Susan Stroman: Well, Nathan and Matthew know how to play for 1500 people and they know how to play for one camera; what they brought me was great comfort just with their technique. With their knowledge of how to play when that camera is that close is just fantastic; it was natural for them to fall back. But they all brought me comfort, Gary Beach and Roger Bart, too, just because we know each other so well, we bring each other a short hand. And I can always depend on them to give me everything full out. A theater person is able to perform every day, eight times a week, from 8 o'clock to 11 o'clock, so they were ready to go. They could have and would have done the whole show with the cameras rolling without me yelling ‘cut' because they love it so and they're very disciplined. Movie actors are used to delivering four or five lines and then stopping because they know you have to change the lens on the camera or change the lighting. But this was different, I wanted to keep the camera rolling and capture the character of the actor.

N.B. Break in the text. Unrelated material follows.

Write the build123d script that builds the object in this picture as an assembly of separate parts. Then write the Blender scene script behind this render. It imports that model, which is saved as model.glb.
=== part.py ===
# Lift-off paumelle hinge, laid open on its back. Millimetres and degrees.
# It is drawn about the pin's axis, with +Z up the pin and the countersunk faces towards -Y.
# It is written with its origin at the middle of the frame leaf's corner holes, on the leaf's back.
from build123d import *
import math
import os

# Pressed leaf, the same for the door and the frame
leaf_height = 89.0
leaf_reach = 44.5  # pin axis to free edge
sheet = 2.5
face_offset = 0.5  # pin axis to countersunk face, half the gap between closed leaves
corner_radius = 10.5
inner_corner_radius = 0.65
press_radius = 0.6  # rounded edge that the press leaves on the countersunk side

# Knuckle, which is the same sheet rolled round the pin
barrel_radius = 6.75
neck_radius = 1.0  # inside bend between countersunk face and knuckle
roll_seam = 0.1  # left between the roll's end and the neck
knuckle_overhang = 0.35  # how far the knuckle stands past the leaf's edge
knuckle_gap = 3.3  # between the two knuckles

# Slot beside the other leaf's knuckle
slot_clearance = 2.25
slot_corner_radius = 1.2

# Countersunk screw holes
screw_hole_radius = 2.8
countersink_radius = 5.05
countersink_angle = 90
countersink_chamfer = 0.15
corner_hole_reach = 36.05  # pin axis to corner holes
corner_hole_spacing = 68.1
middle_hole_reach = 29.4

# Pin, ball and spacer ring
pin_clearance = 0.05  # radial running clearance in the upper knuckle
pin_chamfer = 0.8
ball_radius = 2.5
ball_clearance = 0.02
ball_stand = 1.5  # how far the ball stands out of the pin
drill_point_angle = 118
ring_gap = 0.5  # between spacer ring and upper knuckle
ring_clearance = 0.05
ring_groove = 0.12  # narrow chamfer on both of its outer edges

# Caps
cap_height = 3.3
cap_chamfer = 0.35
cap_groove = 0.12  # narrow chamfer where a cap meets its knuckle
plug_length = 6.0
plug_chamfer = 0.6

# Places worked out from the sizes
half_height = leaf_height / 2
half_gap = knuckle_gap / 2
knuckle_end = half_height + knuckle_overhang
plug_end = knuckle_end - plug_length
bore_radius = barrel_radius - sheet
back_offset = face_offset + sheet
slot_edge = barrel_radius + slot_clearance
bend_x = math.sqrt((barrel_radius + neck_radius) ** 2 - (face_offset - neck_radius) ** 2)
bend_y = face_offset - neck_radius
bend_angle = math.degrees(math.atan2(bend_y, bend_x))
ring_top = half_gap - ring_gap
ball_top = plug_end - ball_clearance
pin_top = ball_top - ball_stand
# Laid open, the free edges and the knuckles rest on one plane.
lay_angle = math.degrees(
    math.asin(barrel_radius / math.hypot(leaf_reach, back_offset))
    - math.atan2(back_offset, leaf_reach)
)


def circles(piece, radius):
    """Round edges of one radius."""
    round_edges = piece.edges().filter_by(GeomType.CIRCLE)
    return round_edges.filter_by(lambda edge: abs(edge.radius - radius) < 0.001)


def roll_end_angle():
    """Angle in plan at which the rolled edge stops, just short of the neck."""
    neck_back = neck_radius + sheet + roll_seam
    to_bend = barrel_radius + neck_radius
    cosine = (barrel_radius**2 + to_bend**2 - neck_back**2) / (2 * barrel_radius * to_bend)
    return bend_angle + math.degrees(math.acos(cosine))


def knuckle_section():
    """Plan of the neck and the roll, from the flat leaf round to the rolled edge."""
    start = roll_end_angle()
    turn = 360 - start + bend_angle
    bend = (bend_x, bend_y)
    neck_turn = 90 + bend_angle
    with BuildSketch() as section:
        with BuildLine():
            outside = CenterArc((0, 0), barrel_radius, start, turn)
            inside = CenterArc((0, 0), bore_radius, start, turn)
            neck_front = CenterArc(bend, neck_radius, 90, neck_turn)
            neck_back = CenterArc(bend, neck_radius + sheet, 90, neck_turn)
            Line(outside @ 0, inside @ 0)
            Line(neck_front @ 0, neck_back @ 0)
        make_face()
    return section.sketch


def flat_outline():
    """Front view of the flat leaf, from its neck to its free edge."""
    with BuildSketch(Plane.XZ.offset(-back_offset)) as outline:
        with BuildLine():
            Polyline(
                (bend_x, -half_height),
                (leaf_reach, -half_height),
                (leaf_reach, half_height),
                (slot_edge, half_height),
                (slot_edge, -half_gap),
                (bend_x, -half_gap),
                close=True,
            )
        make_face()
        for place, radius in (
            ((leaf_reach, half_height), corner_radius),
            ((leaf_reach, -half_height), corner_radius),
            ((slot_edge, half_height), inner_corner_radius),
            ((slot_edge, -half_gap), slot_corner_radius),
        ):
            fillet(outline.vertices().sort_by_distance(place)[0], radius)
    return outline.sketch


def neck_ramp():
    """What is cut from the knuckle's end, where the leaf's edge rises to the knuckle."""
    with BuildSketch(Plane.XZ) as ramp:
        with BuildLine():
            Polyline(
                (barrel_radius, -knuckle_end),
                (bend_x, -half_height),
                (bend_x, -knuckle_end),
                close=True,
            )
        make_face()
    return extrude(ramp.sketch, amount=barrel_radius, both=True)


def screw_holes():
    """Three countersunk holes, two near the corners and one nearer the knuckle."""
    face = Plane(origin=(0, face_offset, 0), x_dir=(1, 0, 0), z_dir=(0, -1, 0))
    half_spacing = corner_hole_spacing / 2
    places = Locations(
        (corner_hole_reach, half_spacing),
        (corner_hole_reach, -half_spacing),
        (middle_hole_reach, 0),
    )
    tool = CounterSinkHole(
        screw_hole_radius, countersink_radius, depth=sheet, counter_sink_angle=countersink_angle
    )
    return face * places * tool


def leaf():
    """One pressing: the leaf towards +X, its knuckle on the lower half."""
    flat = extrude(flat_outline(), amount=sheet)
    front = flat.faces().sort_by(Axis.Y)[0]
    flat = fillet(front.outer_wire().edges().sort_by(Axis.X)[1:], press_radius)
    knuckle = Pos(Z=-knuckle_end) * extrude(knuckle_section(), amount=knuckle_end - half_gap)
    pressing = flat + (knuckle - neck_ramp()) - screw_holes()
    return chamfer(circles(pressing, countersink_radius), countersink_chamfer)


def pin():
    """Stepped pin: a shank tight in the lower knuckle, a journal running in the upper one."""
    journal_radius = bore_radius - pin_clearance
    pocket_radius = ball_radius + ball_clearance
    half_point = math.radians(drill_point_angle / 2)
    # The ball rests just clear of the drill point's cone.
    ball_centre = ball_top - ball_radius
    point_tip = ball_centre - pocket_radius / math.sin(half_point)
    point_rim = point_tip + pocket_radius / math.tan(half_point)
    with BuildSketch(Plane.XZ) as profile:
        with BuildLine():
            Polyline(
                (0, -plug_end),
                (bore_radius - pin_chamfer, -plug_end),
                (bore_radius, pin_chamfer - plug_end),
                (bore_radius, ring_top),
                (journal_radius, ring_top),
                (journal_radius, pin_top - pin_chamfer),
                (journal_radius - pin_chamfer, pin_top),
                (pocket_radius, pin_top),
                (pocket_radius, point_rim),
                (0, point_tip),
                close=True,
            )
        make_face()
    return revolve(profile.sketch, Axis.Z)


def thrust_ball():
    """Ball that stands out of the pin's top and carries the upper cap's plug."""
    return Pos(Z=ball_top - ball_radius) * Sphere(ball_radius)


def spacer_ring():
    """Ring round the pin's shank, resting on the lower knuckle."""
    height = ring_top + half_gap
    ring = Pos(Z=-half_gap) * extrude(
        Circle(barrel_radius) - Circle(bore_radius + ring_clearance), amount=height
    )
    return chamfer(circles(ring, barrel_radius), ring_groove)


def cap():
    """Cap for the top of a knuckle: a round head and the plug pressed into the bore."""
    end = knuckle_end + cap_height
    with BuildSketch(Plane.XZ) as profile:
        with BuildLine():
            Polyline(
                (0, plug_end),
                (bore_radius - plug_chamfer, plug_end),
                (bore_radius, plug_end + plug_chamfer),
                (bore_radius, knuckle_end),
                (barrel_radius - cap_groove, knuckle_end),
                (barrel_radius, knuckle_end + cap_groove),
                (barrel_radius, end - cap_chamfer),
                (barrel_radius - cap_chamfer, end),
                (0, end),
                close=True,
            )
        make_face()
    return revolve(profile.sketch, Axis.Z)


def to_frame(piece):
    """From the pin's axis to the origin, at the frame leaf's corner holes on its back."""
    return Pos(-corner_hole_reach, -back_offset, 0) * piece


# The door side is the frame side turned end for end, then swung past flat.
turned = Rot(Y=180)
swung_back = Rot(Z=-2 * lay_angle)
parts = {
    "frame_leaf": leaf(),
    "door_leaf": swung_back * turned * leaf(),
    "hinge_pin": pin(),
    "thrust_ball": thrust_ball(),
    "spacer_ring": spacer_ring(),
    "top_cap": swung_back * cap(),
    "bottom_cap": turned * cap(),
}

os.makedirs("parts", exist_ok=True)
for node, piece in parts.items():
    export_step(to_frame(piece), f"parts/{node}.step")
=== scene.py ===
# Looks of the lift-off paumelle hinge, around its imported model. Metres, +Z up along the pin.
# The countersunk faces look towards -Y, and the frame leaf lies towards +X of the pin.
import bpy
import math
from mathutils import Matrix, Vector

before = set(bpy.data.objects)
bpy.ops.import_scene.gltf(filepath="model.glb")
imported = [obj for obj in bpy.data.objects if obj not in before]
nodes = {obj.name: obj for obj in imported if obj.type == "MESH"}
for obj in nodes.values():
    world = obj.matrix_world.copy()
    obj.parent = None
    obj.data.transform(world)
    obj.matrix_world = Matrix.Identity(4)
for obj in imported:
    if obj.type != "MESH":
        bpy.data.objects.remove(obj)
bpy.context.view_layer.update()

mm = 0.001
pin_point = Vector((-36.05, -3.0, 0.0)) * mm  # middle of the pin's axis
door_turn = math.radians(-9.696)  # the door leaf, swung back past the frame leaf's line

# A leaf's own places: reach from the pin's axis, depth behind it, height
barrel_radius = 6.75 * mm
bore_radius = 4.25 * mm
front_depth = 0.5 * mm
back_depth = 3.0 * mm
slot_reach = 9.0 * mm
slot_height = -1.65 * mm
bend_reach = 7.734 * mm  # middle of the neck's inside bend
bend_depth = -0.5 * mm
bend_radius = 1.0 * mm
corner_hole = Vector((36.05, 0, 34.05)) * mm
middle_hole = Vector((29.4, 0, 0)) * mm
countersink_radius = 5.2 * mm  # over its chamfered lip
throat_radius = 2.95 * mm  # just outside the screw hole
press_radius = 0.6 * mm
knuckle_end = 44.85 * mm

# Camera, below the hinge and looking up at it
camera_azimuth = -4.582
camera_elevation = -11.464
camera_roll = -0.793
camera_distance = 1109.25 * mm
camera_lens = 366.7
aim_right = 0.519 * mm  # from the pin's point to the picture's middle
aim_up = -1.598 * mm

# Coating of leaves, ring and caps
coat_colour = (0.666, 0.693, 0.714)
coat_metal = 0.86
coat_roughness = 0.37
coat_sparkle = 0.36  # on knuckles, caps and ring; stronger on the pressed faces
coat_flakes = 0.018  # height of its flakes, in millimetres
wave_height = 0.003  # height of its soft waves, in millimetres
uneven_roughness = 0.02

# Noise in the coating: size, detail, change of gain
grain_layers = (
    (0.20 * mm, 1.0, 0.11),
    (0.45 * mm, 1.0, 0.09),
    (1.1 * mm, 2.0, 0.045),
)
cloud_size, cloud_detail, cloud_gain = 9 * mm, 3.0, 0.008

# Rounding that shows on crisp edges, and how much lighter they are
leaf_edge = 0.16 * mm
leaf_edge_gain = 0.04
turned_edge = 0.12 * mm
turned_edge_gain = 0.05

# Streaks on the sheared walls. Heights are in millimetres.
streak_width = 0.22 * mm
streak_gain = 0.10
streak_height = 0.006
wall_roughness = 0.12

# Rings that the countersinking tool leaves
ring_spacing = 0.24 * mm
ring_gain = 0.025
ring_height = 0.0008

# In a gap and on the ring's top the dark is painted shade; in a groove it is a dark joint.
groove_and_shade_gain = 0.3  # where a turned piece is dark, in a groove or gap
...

What are some of your favorite scenes?
Susan Stroman: I know this'll be a surprise, but it's when Franz Liebkind comes in and starts shooting in the white office and they all start running for their lives. I love that scene because I have five comic actors all dressed in black tuxedos on a whute set and you can really see the Chaplin-esque quality of each actor; you can really capture their body movements. And then, I'm able to jump choreography in film, which I'm not able to do in theater; if they have to get from the terrace to the deck or the terrace to the closet, it's easy to edit and you can make sure they absolutely went into that frame. In the theater, they have to run and use all of that set, so I was able to make the pace of that scene go faster in editing and didn't have to worry about it; that was one of my favorite scenes. One of my favorite scenes was ‘I want to be a Producer' with all of those beautiful girls, because William Ivey Long created all those beautiful costumes and those luminescent pearls. And then Matthew's dancing I love, because Matthew has an accessibility about him; when he dances, he always remains Leo Bloom so I think that when an audience watches that, they think maybe they can do that. And because of that, I think that accessibility really works.

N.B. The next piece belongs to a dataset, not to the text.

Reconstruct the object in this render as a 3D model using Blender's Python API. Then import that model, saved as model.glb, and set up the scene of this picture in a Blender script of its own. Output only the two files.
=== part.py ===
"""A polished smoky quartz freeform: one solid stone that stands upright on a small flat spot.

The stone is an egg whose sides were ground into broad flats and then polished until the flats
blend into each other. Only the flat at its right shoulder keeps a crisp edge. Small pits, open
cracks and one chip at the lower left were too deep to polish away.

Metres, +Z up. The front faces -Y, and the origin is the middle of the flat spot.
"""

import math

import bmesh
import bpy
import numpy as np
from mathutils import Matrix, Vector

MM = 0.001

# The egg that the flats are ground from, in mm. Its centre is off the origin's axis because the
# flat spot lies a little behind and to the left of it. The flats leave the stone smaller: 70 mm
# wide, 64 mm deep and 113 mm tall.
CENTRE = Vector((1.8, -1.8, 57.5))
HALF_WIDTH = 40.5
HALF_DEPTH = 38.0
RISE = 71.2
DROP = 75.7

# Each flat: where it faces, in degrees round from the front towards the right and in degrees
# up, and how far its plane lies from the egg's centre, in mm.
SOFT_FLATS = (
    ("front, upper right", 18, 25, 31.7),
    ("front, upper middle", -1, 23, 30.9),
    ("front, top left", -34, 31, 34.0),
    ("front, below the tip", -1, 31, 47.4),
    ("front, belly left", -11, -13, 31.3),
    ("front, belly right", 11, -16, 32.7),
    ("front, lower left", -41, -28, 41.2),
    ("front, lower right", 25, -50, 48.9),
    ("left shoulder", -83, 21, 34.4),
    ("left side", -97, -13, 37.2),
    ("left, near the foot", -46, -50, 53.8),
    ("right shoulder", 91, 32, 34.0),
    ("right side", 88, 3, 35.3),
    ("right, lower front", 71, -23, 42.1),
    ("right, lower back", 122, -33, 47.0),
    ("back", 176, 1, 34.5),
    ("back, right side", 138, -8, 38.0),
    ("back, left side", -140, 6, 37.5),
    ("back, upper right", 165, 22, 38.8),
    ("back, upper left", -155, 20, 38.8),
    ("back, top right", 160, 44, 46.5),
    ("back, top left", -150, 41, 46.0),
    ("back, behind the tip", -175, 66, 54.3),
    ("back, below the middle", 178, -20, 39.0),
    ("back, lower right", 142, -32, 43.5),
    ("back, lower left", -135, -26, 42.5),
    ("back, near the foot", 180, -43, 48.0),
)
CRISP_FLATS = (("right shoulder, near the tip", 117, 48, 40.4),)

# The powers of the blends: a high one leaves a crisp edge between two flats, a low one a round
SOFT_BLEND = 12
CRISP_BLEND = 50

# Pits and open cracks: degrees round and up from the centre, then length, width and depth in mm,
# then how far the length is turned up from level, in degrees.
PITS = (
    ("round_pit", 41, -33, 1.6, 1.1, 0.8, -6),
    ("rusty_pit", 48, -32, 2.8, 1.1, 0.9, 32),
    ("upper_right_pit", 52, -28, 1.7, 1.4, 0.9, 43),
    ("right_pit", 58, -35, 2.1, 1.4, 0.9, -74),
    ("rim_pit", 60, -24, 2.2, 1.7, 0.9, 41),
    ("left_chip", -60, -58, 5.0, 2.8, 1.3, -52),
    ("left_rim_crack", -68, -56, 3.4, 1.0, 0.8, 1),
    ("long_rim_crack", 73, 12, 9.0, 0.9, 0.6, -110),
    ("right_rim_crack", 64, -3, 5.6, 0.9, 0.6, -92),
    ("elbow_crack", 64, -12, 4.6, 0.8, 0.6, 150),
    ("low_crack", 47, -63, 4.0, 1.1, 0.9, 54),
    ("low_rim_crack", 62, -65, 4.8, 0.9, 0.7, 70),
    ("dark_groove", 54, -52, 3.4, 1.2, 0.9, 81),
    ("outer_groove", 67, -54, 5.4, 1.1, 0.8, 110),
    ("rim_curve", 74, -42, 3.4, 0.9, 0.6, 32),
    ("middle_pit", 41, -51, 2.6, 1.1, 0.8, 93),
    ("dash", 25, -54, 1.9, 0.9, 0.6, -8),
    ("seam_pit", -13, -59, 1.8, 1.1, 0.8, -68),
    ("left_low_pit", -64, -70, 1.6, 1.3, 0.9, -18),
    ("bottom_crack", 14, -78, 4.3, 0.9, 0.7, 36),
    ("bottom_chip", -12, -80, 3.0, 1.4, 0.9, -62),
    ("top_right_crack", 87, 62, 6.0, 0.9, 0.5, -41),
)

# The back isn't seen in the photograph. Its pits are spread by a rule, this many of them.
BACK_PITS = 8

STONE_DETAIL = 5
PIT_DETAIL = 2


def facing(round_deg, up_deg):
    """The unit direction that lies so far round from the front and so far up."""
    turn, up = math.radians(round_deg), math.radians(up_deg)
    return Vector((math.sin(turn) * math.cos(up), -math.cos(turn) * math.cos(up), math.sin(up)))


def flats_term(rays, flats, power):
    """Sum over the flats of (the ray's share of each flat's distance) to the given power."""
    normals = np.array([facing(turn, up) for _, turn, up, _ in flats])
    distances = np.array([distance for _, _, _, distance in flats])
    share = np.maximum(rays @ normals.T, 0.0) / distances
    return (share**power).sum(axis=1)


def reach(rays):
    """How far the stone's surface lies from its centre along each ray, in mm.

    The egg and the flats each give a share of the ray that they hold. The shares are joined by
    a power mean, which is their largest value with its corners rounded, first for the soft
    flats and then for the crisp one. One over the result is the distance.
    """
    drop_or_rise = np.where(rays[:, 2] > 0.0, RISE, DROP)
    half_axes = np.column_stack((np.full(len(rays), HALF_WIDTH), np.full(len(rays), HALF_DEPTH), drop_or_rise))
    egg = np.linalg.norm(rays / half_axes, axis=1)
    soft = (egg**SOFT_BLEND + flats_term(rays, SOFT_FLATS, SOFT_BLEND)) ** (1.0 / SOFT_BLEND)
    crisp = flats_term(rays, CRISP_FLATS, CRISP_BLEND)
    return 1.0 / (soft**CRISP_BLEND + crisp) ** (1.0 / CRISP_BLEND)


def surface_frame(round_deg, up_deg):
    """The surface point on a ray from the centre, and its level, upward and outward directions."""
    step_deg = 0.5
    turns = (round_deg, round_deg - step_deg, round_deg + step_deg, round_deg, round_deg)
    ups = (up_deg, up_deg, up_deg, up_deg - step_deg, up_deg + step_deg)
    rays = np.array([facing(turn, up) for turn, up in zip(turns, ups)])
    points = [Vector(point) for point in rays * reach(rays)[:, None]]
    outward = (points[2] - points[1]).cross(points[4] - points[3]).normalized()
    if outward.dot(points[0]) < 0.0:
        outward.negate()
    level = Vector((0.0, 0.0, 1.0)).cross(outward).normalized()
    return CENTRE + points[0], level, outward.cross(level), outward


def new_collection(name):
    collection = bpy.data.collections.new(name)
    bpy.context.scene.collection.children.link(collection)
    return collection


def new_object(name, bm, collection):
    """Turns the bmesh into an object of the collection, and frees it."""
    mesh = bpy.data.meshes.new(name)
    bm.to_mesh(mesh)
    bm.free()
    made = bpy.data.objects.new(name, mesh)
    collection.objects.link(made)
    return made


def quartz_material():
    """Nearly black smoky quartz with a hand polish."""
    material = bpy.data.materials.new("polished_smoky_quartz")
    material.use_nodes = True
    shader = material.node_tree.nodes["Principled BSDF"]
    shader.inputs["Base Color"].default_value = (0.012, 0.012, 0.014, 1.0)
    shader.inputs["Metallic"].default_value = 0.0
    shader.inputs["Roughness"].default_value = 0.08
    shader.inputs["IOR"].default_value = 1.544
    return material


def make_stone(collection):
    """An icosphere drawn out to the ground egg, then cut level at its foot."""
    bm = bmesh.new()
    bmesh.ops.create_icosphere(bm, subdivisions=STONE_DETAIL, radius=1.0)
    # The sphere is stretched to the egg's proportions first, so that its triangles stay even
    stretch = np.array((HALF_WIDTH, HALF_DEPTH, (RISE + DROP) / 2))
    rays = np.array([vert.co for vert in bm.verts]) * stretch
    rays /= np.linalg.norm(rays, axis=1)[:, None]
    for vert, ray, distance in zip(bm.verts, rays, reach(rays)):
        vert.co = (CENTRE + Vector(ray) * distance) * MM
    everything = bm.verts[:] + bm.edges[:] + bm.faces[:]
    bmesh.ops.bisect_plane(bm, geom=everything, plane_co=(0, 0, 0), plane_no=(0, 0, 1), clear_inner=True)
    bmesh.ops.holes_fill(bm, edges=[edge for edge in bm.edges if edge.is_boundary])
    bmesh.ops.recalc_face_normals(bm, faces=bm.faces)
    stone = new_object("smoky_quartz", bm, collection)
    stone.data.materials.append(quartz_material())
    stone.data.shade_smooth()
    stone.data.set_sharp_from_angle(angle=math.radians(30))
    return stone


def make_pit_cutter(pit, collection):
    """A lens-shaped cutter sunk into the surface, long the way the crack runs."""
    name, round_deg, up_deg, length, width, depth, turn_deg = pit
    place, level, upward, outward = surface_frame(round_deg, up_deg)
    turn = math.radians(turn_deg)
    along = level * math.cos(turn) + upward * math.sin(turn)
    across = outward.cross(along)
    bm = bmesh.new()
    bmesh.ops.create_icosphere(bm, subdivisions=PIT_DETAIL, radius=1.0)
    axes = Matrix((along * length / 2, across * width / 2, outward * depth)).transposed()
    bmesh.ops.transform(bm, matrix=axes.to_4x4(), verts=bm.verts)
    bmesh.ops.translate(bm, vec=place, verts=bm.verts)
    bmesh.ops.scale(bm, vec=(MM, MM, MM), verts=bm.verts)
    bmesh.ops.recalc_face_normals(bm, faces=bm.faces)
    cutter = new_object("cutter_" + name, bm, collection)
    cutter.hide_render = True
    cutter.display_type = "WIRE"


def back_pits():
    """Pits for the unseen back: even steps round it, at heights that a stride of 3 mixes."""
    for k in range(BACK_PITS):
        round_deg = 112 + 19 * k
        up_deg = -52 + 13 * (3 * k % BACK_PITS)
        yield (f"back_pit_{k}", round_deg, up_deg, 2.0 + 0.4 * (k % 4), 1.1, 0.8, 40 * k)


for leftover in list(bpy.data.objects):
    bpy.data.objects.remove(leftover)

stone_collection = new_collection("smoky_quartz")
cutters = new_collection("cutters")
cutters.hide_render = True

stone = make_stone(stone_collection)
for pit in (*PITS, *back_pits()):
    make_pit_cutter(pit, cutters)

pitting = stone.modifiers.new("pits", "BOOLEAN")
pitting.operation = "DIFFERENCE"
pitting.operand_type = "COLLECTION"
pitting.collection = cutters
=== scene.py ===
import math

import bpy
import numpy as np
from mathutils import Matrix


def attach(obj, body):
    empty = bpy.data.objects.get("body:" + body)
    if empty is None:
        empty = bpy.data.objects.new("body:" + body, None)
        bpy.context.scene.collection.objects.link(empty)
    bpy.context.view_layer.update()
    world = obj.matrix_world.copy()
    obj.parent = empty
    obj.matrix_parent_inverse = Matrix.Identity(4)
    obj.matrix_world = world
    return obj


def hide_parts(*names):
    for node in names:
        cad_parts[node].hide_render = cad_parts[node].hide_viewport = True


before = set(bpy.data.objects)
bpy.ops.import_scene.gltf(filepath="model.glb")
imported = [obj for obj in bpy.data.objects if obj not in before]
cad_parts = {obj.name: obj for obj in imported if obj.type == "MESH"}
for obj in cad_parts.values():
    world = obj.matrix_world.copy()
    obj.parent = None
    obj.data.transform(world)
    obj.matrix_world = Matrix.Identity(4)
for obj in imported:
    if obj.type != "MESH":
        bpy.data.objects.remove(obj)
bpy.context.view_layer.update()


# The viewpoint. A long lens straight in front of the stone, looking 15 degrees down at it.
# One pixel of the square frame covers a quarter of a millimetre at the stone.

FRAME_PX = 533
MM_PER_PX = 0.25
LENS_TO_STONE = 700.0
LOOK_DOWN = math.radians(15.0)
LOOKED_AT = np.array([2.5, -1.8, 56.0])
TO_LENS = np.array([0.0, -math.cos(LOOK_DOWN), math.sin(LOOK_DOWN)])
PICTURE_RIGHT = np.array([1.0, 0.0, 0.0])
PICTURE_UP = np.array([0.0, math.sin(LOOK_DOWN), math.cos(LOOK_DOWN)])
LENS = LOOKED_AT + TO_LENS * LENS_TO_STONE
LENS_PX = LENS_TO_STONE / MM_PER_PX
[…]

What's harder, directing or dancing?
Susan Stroman: It's all hard, but it's all fun; I love it so. I think directing the entire thing is fantastic.
Then as the opposite, what's easier?
Susan Stroman: No, I love it all, I love the dancing; it's all equally hard work, but equally I love it so.
After so many years, what was it like to receive this year's Elan Award?
Susan Stroman: It's such a big honor because I was being honored by dancers and it was an award about dancing and choreography. The real truth is that any show that I've been a part of, the backbone has been the dancers; the dancers are the backbone of anything I do. They're all near and dear to my heart and that award was definitely one of the most special awards I've ever received.
The Producers is open in limited cities now, more in the coming weeks. The film stars Matthew Broderick and Nathan Lane, Uma Thurman, Will Ferrell, Gary Beach, and Roger Bart; it's rated PG-13.